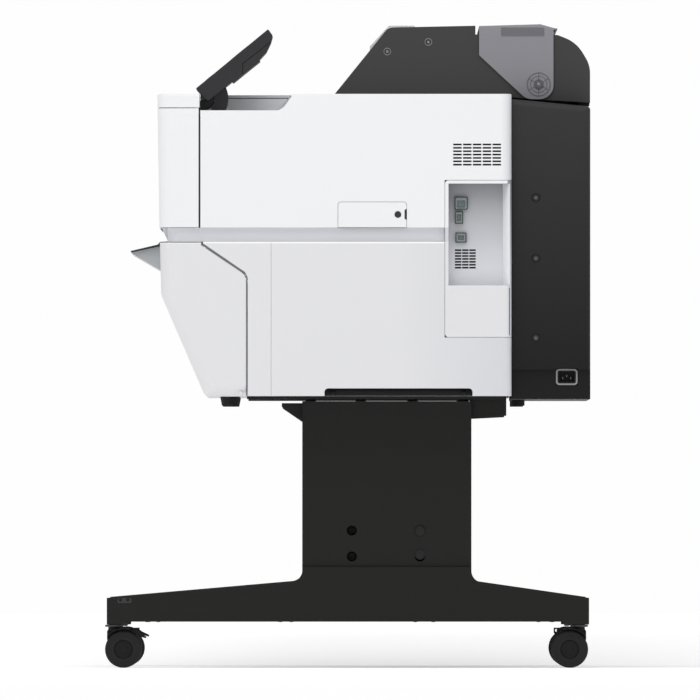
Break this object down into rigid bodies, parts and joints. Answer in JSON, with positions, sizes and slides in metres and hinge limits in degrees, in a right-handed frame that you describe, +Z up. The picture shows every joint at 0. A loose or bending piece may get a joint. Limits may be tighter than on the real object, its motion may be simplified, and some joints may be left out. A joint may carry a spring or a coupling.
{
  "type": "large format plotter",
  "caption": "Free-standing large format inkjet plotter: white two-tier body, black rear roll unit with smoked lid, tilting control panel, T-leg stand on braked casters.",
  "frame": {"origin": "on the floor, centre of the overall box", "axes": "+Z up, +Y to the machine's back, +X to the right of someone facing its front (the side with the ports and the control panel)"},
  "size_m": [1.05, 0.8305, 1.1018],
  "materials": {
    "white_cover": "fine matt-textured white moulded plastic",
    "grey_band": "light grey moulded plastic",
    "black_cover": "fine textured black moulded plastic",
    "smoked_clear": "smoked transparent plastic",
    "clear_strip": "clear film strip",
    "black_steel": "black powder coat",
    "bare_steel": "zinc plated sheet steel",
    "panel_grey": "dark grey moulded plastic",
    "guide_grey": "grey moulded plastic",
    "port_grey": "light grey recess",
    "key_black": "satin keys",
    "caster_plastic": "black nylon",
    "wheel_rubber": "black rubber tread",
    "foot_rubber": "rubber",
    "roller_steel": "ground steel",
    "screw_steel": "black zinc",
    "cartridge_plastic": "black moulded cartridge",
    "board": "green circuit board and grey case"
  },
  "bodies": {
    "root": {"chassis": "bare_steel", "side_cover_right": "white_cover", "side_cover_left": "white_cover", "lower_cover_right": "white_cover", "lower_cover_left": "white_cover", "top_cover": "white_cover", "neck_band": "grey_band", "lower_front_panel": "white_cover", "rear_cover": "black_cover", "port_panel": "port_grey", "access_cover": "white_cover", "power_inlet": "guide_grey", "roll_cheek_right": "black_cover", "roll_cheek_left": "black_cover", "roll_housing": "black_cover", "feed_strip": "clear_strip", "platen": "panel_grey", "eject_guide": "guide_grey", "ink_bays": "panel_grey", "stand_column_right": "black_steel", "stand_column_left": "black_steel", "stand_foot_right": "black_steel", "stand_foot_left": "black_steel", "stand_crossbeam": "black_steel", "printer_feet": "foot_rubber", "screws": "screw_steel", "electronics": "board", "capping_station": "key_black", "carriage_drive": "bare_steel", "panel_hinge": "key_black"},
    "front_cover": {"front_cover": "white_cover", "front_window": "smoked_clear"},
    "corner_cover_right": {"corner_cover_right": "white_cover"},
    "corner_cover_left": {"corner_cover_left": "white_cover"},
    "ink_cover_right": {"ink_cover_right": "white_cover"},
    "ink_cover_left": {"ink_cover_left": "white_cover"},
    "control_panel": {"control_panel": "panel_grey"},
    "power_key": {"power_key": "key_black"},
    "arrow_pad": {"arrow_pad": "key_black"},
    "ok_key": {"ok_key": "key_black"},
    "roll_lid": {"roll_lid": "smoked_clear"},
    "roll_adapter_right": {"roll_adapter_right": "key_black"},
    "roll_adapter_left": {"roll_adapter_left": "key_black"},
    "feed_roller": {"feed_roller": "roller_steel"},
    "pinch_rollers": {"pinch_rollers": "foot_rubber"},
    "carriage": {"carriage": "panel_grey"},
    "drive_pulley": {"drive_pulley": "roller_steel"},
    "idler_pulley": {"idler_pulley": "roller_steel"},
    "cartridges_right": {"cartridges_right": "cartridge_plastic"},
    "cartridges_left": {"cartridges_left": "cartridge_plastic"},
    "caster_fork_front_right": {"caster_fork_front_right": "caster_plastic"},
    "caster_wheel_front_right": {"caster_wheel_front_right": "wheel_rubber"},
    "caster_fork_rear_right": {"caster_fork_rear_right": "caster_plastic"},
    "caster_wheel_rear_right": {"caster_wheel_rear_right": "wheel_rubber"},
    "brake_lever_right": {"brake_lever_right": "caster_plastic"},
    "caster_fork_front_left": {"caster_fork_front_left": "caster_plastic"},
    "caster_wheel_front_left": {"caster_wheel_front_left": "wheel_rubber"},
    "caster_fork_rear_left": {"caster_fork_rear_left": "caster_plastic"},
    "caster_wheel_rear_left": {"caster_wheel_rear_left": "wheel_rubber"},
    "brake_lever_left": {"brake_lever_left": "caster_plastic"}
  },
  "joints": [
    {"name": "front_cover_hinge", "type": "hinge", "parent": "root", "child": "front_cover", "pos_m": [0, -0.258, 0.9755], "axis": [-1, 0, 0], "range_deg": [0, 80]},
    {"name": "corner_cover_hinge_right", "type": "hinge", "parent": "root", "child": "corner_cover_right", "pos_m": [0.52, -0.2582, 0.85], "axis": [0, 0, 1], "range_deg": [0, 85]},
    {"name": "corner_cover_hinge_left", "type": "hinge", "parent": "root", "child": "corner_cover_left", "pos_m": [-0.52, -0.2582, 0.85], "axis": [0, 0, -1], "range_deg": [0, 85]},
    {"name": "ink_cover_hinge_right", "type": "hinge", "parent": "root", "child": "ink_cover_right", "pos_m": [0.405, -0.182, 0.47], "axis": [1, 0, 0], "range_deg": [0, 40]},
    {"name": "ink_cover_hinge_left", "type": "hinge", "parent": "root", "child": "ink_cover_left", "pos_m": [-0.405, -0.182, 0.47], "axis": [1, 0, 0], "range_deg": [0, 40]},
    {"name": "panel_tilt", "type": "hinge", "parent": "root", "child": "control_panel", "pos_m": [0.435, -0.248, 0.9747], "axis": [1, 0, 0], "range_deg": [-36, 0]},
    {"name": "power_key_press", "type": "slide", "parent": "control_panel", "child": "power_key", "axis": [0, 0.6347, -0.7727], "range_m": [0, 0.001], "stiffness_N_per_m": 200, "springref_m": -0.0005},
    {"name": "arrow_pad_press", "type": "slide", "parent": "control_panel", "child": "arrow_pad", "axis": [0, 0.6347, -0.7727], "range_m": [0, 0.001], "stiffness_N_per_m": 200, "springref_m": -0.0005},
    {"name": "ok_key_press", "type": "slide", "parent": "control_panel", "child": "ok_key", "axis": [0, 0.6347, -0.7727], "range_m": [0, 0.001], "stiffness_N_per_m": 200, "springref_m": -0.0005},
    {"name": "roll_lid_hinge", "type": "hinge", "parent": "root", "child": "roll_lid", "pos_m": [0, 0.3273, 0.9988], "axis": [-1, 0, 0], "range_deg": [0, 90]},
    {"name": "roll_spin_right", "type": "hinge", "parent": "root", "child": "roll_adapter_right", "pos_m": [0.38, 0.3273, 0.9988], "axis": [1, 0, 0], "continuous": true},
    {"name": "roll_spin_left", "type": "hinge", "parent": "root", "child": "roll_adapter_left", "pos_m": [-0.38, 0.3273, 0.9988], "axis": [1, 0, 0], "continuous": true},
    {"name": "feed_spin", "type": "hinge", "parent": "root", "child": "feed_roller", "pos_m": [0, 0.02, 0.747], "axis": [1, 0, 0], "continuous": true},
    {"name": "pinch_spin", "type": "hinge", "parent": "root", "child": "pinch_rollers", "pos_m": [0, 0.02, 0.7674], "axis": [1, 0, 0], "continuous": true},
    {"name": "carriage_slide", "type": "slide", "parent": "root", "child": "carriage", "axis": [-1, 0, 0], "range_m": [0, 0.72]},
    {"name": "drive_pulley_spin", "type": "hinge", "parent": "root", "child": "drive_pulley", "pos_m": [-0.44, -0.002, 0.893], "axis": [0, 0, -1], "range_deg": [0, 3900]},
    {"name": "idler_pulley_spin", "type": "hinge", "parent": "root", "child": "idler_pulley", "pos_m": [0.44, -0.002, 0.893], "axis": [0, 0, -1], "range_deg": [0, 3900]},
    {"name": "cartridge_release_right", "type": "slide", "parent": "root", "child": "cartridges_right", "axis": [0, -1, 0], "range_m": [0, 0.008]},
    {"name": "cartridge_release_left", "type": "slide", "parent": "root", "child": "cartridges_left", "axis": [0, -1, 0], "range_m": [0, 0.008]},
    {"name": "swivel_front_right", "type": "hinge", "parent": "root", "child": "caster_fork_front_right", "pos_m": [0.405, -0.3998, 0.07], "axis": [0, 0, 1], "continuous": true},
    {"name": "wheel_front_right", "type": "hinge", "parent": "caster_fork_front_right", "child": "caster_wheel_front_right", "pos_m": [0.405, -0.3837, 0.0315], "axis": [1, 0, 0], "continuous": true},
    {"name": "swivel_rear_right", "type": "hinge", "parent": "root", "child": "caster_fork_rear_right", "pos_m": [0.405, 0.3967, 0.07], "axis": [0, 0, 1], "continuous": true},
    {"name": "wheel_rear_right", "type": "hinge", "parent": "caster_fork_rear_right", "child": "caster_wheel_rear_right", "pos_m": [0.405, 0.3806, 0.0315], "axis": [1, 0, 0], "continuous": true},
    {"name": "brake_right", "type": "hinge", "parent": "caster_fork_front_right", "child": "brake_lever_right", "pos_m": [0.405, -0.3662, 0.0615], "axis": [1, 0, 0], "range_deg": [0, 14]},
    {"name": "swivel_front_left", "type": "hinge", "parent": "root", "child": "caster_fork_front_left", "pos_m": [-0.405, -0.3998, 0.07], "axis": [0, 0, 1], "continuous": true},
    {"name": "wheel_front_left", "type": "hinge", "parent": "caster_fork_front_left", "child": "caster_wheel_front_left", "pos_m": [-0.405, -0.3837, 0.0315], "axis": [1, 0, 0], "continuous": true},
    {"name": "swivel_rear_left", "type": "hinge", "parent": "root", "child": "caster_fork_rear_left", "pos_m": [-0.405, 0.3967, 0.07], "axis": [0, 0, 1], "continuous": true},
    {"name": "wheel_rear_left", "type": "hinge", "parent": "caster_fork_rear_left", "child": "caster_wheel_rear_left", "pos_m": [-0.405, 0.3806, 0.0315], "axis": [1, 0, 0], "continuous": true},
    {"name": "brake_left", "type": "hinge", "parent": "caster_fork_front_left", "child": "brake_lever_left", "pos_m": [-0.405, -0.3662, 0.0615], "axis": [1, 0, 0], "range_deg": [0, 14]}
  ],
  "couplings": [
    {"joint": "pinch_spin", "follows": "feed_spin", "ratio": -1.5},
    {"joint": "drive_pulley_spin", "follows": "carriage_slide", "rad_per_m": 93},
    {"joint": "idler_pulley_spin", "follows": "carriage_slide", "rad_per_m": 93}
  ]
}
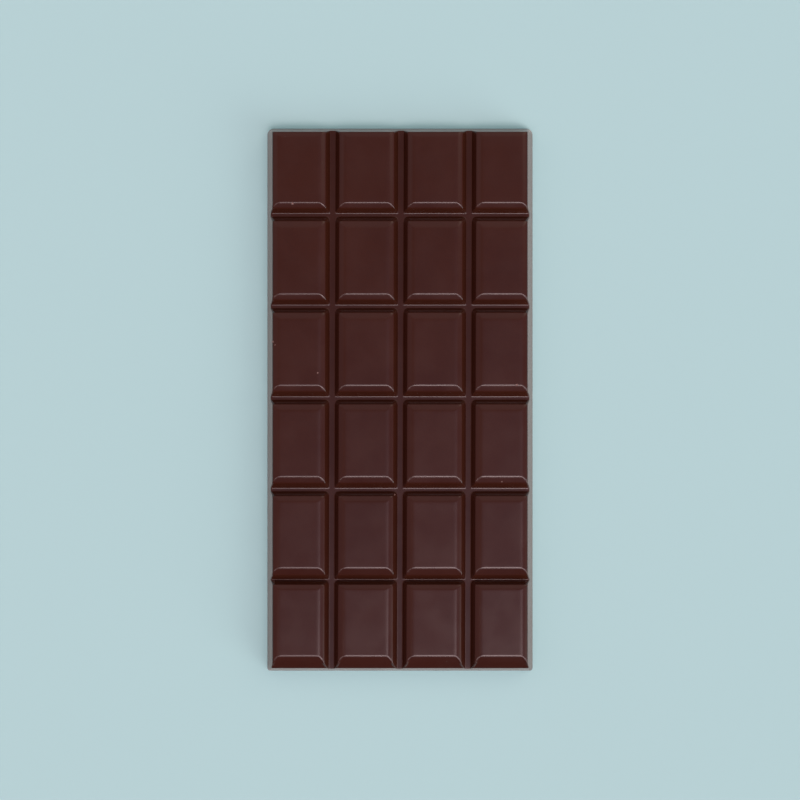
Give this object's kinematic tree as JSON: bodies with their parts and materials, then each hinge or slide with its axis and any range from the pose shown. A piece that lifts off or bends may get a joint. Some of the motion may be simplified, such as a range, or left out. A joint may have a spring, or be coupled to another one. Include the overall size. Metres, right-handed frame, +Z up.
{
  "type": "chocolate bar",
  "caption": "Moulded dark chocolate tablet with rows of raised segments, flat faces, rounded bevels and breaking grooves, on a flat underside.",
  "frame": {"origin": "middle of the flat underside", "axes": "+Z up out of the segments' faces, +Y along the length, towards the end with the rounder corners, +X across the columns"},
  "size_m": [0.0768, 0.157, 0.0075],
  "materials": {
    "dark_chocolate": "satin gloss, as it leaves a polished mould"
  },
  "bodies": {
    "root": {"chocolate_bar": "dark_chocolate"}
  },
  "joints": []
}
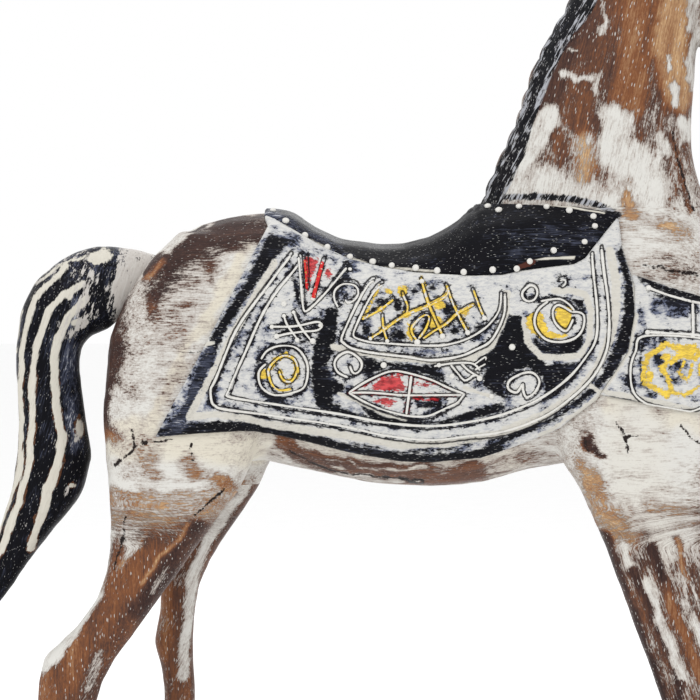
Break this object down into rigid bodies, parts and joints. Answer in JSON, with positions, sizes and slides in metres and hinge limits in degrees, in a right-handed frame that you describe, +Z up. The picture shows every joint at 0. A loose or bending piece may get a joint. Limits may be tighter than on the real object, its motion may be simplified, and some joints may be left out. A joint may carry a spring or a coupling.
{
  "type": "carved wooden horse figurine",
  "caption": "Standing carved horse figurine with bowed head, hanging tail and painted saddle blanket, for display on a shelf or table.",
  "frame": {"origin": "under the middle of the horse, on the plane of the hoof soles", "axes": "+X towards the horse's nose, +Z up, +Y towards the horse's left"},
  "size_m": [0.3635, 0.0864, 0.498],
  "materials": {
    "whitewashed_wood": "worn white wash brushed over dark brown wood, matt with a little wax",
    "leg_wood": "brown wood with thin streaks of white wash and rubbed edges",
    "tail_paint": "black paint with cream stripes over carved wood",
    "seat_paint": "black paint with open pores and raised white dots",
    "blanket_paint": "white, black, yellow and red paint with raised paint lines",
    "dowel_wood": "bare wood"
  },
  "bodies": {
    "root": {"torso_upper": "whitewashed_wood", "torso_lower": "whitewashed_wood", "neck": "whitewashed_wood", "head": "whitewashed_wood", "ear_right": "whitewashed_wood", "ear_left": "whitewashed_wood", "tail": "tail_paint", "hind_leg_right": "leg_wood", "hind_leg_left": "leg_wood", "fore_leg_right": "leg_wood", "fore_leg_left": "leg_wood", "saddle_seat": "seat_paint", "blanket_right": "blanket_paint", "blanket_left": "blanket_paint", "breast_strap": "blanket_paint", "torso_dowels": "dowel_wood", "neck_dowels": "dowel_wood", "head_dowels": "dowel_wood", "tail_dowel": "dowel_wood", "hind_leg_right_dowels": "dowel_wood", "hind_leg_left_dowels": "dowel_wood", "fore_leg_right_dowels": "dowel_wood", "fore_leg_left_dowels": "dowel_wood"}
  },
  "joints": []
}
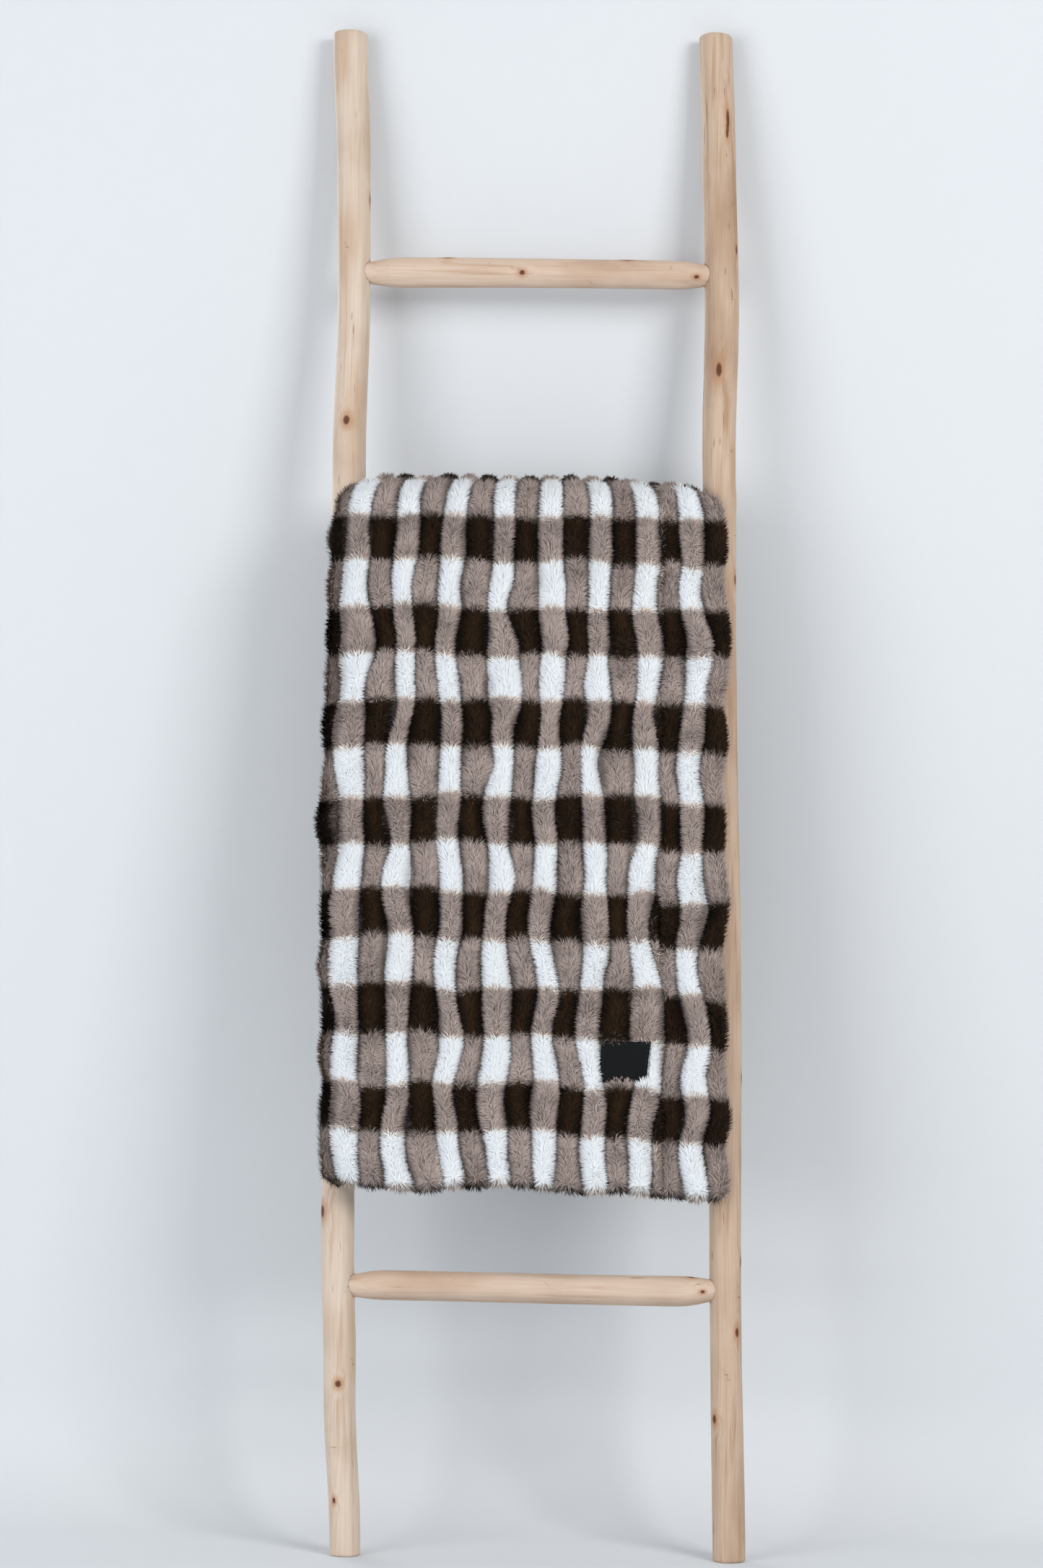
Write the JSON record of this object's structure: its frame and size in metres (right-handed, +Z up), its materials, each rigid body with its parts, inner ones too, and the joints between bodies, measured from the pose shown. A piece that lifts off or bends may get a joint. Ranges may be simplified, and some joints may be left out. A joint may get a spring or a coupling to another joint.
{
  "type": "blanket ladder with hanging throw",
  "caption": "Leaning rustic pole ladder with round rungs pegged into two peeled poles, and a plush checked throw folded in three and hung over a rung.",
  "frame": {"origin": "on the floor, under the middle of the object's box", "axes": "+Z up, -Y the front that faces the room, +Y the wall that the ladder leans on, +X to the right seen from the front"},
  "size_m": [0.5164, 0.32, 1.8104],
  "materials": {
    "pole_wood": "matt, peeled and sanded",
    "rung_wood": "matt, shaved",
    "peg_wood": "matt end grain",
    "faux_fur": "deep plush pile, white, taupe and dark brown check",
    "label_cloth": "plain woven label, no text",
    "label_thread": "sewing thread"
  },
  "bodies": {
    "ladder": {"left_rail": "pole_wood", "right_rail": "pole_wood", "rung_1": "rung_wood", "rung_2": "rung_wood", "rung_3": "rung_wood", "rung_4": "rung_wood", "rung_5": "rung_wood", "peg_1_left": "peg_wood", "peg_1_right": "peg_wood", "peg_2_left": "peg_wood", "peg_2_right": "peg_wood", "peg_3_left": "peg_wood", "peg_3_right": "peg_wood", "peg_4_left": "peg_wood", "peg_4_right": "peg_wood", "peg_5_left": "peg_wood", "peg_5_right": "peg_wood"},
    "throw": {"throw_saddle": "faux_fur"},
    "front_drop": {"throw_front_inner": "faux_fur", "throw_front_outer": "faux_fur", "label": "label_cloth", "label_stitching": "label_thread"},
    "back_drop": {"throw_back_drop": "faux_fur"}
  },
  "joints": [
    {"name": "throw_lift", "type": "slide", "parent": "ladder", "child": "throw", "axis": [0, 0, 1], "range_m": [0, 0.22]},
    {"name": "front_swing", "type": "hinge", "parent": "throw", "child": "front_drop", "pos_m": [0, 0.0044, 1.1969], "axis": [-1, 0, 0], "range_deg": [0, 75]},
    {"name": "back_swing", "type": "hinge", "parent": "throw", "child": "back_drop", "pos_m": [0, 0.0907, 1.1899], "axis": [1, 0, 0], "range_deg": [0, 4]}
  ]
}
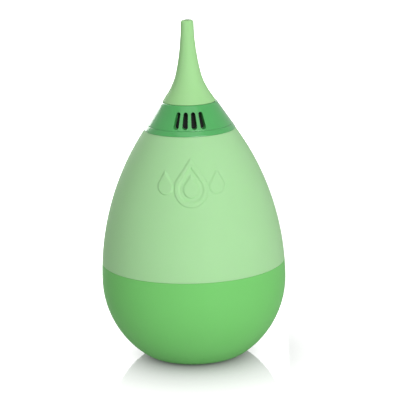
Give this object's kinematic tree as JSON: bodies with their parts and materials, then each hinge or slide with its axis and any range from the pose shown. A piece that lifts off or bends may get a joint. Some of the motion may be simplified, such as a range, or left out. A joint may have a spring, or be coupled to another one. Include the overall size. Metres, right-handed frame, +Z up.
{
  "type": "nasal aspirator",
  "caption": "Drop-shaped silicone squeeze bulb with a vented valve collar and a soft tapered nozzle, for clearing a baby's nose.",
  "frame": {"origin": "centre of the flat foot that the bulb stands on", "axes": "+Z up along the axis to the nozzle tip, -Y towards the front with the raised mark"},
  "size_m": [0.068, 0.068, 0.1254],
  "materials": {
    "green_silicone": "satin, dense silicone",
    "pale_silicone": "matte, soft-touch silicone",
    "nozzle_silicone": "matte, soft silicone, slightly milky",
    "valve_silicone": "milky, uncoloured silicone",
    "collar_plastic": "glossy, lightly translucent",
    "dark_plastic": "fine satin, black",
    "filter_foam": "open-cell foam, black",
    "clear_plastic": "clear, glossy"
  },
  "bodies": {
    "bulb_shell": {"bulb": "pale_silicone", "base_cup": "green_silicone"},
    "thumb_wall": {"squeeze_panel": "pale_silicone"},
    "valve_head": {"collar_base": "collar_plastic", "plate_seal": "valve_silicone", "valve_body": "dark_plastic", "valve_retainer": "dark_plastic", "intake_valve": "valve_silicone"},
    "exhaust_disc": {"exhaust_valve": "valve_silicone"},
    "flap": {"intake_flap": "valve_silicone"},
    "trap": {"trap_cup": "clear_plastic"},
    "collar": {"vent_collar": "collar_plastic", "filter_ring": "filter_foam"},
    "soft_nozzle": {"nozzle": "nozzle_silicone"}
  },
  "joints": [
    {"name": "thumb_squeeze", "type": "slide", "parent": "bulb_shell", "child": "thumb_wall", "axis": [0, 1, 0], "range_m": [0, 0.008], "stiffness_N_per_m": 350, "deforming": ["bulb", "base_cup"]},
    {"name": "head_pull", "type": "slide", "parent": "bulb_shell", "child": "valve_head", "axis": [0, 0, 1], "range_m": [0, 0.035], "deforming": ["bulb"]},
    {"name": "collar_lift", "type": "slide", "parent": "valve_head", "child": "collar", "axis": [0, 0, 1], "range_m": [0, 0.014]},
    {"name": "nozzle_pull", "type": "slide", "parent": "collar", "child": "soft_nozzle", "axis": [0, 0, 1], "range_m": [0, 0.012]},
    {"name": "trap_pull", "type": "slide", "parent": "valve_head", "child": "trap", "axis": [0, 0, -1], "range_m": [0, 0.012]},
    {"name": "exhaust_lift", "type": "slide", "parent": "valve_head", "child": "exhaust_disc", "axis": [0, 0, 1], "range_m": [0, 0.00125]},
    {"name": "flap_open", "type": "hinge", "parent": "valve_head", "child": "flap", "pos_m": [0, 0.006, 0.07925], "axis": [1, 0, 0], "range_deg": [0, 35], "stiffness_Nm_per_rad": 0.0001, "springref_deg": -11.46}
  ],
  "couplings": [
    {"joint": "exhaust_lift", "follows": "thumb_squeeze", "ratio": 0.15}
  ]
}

== Set exercise ==
Only a number is wanted: how many lines contain the word "from"?

== Worked solution ==
4